The two people most responsible for driving us into Kunshan are gone. Greg Jones, vice president for global strategy, stepped down for health reasons barely a year after he bounced the vice provost for international studies back a notch or two. Blair Sheppard departed ka-boom. The new dean of Fuqua, Bill Boulding, won only a two year term, and Jones's replacement, Dr. Michael Merson, not even that.

Yesterday we learned that another important driver, Bruce Kuniholm, whose Sanford School was also planning a start-up in Kunshan, will depart next June.

✔✔ And so Dick, like a parent or friend expecting a long detailed letter and getting a post card, we are disappointed. Yes, you tried to address a couple of issues.

For those of us who see no strategy, only opportunism, the president wrote: "when you travel the globe and are able to connect the dots in experiential fashion, you can see how compelling each individual project is and how the parts add up to a whole."

For those of us who think Kunshan is the wrong idea in the wrong place, he repeated his mantra: "Eighteen months ago, Duke's Kunshan site was a muddy field; today an academic village is halfway built. In five or ten years, this will be a major educational 'draw,' a place for bright students to learn together from around the world."
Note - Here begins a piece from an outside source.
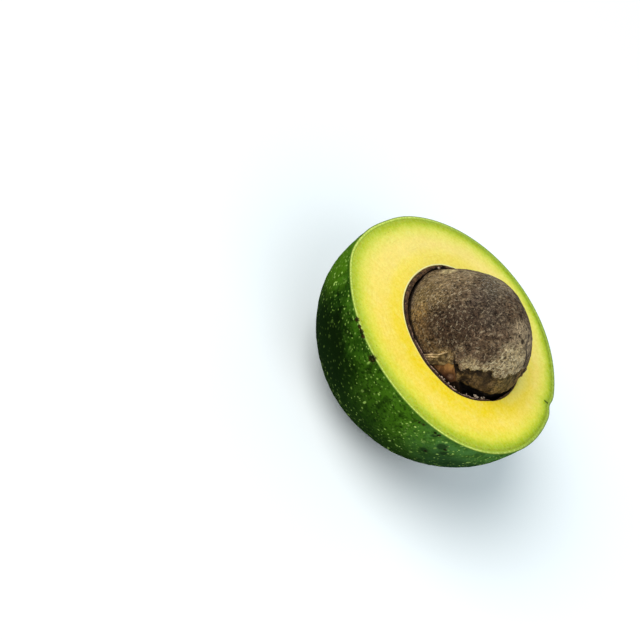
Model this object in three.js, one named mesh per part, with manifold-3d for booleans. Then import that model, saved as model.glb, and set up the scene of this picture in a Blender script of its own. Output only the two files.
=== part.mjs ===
// Half a ripe, round, green avocado with its seed still in place. It lies on its back with the
// cut face up, on the small flat spot where the skin rests.
//
// Millimetres, +Z up. +X points to the stem end of the fruit and -X to its blossom end. The
// origin is the middle of the object's footprint, at the level of the surface that it rests on.
//
// Three bodies nest like cups: the fruit half, whose skin and flesh grew as one, the brown coat
// that lines its cavity, and the seed that lies in the coat.

import * as THREE from "three";
import { mergeVertices } from "three/addons/utils/BufferGeometryUtils.js";
import Module from "manifold-3d";

const wasm = await Module();
wasm.setup();

// --- The fruit half: a globe, cut flat across a little above its middle.
const GLOBE_RADIUS = 50.05;
const FACE_ABOVE_MIDDLE = 2.2;
const REST_RADIUS = 9; // the flat spot under the fruit
const RIM_ROUND = 0.35; // the edge between skin and cut face
const LOBE_HEIGHT = 0.75; // the outline swells in three broad lobes, one near the blossom end
const LOBE_TURN = THREE.MathUtils.degToRad(184);
const BLOSSOM_HEIGHT = 0.8; // the low point where the flower was
const BLOSSOM_WIDTH = 9;
const STEM_SCAR_DEPTH = 1.4; // the dimple that the stem left, cut through its middle
const STEM_SCAR_WIDTH = 3.6;
const AXIS_X = 1.18; // the fruit's axis, seen from the middle of the footprint
const AXIS_Y = -0.15;

// --- The cavity: most of a hemisphere, a little nearer to the stem end.
const CAVITY_RADIUS = 28.8;
const CAVITY_X = AXIS_X + 2.8;
const CAVITY_Y = AXIS_Y + 0.8;
const LIP_ROUND = 0.3;

// --- The seed lies against one side of its cavity, so the coat is thin there and thick opposite.
const LEAN = THREE.MathUtils.degToRad(-24);
const GAP = 0.3; // between bodies that touch
const COAT_HOLLOW_RADIUS = 26.9;
const COAT_HOLLOW_SHIFT = 1;
const COAT_STAND = 0.5; // the coat's edge stands proud of the cut face, most where it is thick
const COAT_STAND_CHANGE = 0.25;

const SEED_RADIUS = 26;
const SEED_FOOT_DEPTH = 26.5; // from its widest girth down to its foot
const SEED_SHIFT = 1.6;
const SEED_LUMP = 0.3; // soft swellings on the side that shows
const TORN_DEPTH = 0.7; // a shallow hollow where the seed's own skin is torn away
const TORN_WIDTH = 7;
const TORN_TURN = THREE.MathUtils.degToRad(-72);
const TORN_RISE = THREE.MathUtils.degToRad(14);

// --- Fineness of the facets.
const FRUIT_SIDES = 96;
const CAVITY_SIDES = 64;
const COAT_SIDES = 56;
const SEED_SIDES = 48;
const SKIN_STEPS = 15;
const CAVITY_STEPS = 9;
const SEED_STEPS = 11;
const ROUND_STEPS = 2;

const middleZ = Math.sqrt(GLOBE_RADIUS ** 2 - REST_RADIUS ** 2);
const faceZ = middleZ + FACE_ABOVE_MIDDLE;
const leanX = Math.cos(LEAN);
const leanY = Math.sin(LEAN);

// Points (radius, height) along an arc. Angles run from the outward direction.
function arc(centre, radiusX, radiusZ, from, to, steps) {
  const points = [];
  for (let i = 0; i <= steps; i++) {
    const angle = from + ((to - from) * i) / steps;
    const radius = Math.max(0, centre.x + radiusX * Math.cos(angle));
    points.push(new THREE.Vector2(radius, centre.y + radiusZ * Math.sin(angle)));
  }
  return points;
}

// Turns a profile round +Z, from its lowest point to its highest, and shapes each point.
function turned(profile, sides, shape) {
  const geometry = new THREE.LatheGeometry(profile, sides);
  geometry.rotateX(Math.PI / 2);
  const places = geometry.getAttribute("position");
  const point = new THREE.Vector3();
  for (let i = 0; i < places.count; i++) {
    point.fromBufferAttribute(places, i);
    shape(point);
    places.setXYZ(i, point.x, point.y, point.z);
  }
  geometry.computeVertexNormals();
  return geometry;
}

function solidOf(geometry) {
  const bare = geometry.clone();
  bare.deleteAttribute("normal");
  bare.deleteAttribute("uv");
  const merged = mergeVertices(bare, 1e-4);
  return new wasm.Manifold(
    new wasm.Mesh({
      numProp: 3,
      vertProperties: merged.getAttribute("position").array,
      triVerts: new Uint32Array(merged.index.array),
    }),
  );
}

function geometryOf(solid) {
  const { vertProperties, triVerts } = solid.getMesh();
  const geometry = new THREE.BufferGeometry();
  geometry.setAttribute("position", new THREE.BufferAttribute(vertProperties, 3));
  geometry.setIndex(new THREE.BufferAttribute(triVerts, 1));
  geometry.computeVertexNormals();
  return geometry;
}

// A soft hill, 1 high in its middle.
function hill(distance, width) {
  return Math.exp(-((distance / width) ** 2));
}

// --- Fruit half.

const blossomEnd = new THREE.Vector3(
  GLOBE_RADIUS * Math.cos(LOBE_TURN),
  GLOBE_RADIUS * Math.sin(LOBE_TURN),
  faceZ,
);
const stemEnd = new THREE.Vector3(GLOBE_RADIUS, 0, faceZ);

// The globe is a turned body, so its swellings are added along the radius.
function shapeSkin(point) {
  const radius = Math.hypot(point.x, point.y);
  if (radius > 0) {
    const turn = Math.atan2(point.y, point.x);
    const lobes = LOBE_HEIGHT * Math.cos(3 * (turn - LOBE_TURN)) * (radius / GLOBE_RADIUS);
    const blossom = BLOSSOM_HEIGHT * hill(point.distanceTo(blossomEnd), BLOSSOM_WIDTH);
    const stemScar = STEM_SCAR_DEPTH * hill(point.distanceTo(stemEnd), STEM_SCAR_WIDTH);
    const swollen = (radius + lobes + blossom - stemScar) / radius;
    point.x *= swollen;
    point.y *= swollen;
  }
  point.x += AXIS_X;
  point.y += AXIS_Y;
}

function shapeCavity(point) {
  point.x += CAVITY_X;
  point.y += CAVITY_Y;
}

function makeGlobe() {
  const middle = new THREE.Vector2(0, middleZ);
  const restAngle = -Math.acos(REST_RADIUS / GLOBE_RADIUS);
  const rimAngle = Math.asin((FACE_ABOVE_MIDDLE - RIM_ROUND) / GLOBE_RADIUS);
  const rimRadius = GLOBE_RADIUS * Math.cos(rimAngle) - RIM_ROUND;
  const rim = new THREE.Vector2(rimRadius, faceZ - RIM_ROUND);
  const profile = [
    new THREE.Vector2(0, 0),
    ...arc(middle, GLOBE_RADIUS, GLOBE_RADIUS, restAngle, rimAngle, SKIN_STEPS),
    ...arc(rim, RIM_ROUND, RIM_ROUND, 0, Math.PI / 2, ROUND_STEPS).slice(1),
    new THREE.Vector2(0, faceZ),
  ];
  return turned(profile, FRUIT_SIDES, shapeSkin);
}

// What is cut out for the seed and its coat, with a rounded lip, and a little above the face.
function makeCavity() {
  const middle = new THREE.Vector2(0, middleZ);
  const lipAngle = Math.asin((FACE_ABOVE_MIDDLE - LIP_ROUND) / CAVITY_RADIUS);
  const lipRadius = CAVITY_RADIUS * Math.cos(lipAngle) + LIP_ROUND;
  const lip = new THREE.Vector2(lipRadius, faceZ - LIP_ROUND);
  const profile = [
    ...arc(middle, CAVITY_RADIUS, CAVITY_RADIUS, -Math.PI / 2, lipAngle, CAVITY_STEPS),
    ...arc(lip, LIP_ROUND, LIP_ROUND, Math.PI, Math.PI / 2, ROUND_STEPS).slice(1),
    new THREE.Vector2(lipRadius, faceZ + 1),
    new THREE.Vector2(0, faceZ + 1),
  ];
  return turned(profile, CAVITY_SIDES, shapeCavity);
}

function makeFruitHalf() {
  return geometryOf(solidOf(makeGlobe()).subtract(solidOf(makeCavity())));
}

// --- Seed coat: a cup between two spheres that don't share a centre.

function makeCoat() {
  const middle = new THREE.Vector2(0, middleZ);
  const outerRadius = CAVITY_RADIUS - GAP;
  const standAngle = Math.asin((FACE_ABOVE_MIDDLE + COAT_STAND) / outerRadius);
  const outside = [
    ...arc(middle, outerRadius, outerRadius, -Math.PI / 2, standAngle, CAVITY_STEPS),
    new THREE.Vector2(0, faceZ + COAT_STAND),
  ];
  const cup = turned(outside, COAT_SIDES, (point) => {
    if (point.z > faceZ) {
      const thickSide = -(point.x * leanX + point.y * leanY) / outerRadius;
      point.z += COAT_STAND_CHANGE * thickSide;
    }
    shapeCavity(point);
  });
  const hollowAngle = Math.asin(FACE_ABOVE_MIDDLE / COAT_HOLLOW_RADIUS);
  const mouthRadius = COAT_HOLLOW_RADIUS * Math.cos(hollowAngle);
  const inside = [
    ...arc(middle, COAT_HOLLOW_RADIUS, COAT_HOLLOW_RADIUS, -Math.PI / 2, hollowAngle, CAVITY_STEPS),
    new THREE.Vector2(mouthRadius, faceZ + 2),
    new THREE.Vector2(0, faceZ + 2),
  ];
  const hollow = turned(inside, COAT_SIDES, (point) => {
    point.x += COAT_HOLLOW_SHIFT * leanX;
    point.y += COAT_HOLLOW_SHIFT * leanY;
    shapeCavity(point);
  });
  return geometryOf(solidOf(cup).subtract(solidOf(hollow)));
}

// --- Seed.

const tornPlace = new THREE.Vector3(
  SEED_RADIUS * Math.cos(TORN_RISE) * Math.cos(TORN_TURN),
  SEED_RADIUS * Math.cos(TORN_RISE) * Math.sin(TORN_TURN),
  middleZ + SEED_RADIUS * Math.sin(TORN_RISE),
);

function makeSeed() {
  const middle = new THREE.Vector2(0, middleZ);
  const profile = [
    ...arc(middle, SEED_RADIUS, SEED_FOOT_DEPTH, -Math.PI / 2, 0, SEED_STEPS),
    ...arc(middle, SEED_RADIUS, SEED_RADIUS, 0, Math.PI / 2, SEED_STEPS).slice(1),
  ];
  return turned(profile, SEED_SIDES, (point) => {
    const rise = (point.z - middleZ) / SEED_RADIUS;
    const turn = Math.atan2(point.y, point.x);
    const shown = THREE.MathUtils.smoothstep(rise, 0, 0.5);
    const lump = SEED_LUMP * shown * Math.sqrt(Math.max(0, 1 - rise * rise)) * Math.cos(3 * turn + 1);
    const torn = TORN_DEPTH * hill(point.distanceTo(tornPlace), TORN_WIDTH);
    const grown = 1 + (lump - torn) / SEED_RADIUS;
    point.x = point.x * grown + SEED_SHIFT * leanX;
    point.y = point.y * grown + SEED_SHIFT * leanY;
    point.z = middleZ + (point.z - middleZ) * grown;
    shapeCavity(point);
  });
}

// --- The object.

function named(name, geometry, color, roughness) {
  const material = new THREE.MeshStandardMaterial({ color, roughness, metalness: 0 });
  const mesh = new THREE.Mesh(geometry, material);
  mesh.name = name;
  return mesh;
}

const avocadoHalf = new THREE.Group();
avocadoHalf.add(named("fruit_half", makeFruitHalf(), 0xefdc6a, 0.45));
avocadoHalf.add(named("seed_coat", makeCoat(), 0x533e23, 0.8));
avocadoHalf.add(named("seed", makeSeed(), 0x5a4a38, 0.85));

export default avocadoHalf;
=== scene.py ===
import math

import bmesh
import bpy
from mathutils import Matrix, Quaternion, Vector, noise


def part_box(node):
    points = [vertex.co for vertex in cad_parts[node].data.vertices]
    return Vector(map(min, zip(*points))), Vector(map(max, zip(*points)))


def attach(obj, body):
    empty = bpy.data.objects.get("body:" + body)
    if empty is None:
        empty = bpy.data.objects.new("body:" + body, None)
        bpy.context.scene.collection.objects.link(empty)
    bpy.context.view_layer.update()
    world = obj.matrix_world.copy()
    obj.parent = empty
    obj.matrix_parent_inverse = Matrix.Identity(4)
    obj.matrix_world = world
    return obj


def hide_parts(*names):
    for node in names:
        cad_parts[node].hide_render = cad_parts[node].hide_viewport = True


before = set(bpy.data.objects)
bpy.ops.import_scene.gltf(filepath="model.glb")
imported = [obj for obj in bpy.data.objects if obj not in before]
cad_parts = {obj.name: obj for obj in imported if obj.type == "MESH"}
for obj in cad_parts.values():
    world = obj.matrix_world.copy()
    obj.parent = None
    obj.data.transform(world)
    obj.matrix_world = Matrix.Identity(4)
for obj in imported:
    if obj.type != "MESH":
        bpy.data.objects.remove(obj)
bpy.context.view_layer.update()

# --------------
# Flesh. The fruit's soft body, cut flat across: egg yellow by the seed, pale yellow in the
# middle and lime green under the skin. It grew in one with the skin, which backs it all over.
# --------------
MM = 0.001
SIDES = 480
FACE_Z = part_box("fruit_half")[1].z / MM
FACE_ABOVE_MIDDLE = 2.2
MIDDLE_Z = FACE_Z - FACE_ABOVE_MIDDLE
GLOBE_RADIUS = 50.05
GLOBE_MIDDLE = Vector((0, 0, MIDDLE_Z))
REST_RADIUS = 9
SKIN_THICKNESS = 1.4
CAVITY_RADIUS = 28.8
FRUIT_AXIS = Vector((1.48, -0.03, 0))
CAVITY_AXIS = Vector((3.98, 0.65, 0))
LOBE_HEIGHT = 0.75
BLOSSOM_TURN = math.radians(184)
BLOSSOM_HEIGHT, BLOSSOM_WIDTH = 0.8, 9
# Where the flank is fuller or flatter: turn and rise in degrees, width and height of the swelling.
FLANKS = ((-178, -27, 18, 1.9), (153, -3, 9, -0.7), (-133, -50, 26, 2.0))
STEM_SCAR_DEPTH, STEM_SCAR_WIDTH = 1.1, 3.2
STRAND, STRAND_STRETCH = Vector((48.4, 0.2, FACE_Z)), (0.42, 1.6, 0)
FACE_ROUND = 0.12
LIP_ROUND = 0.15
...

For those of us who question precisely how building Kunshan to teach Chinese students in English will bolster Duke in Durham, he proclaimed his assurance, but did not say at all how this was going to be true: "What's more, the energy of our international programs circles back to Durham; the insights gained abroad enrich our work here and remind us anew of the importance of scholarly inquiry in its many forms."

So Dick, we really do want to hear from you again. We urge you to send another post card, to everyone and not just faculty. We invite you again to a Fact Checker interview, and if that's too much for you, we invite you again to submit any material you wish that would enlighten us as to your position.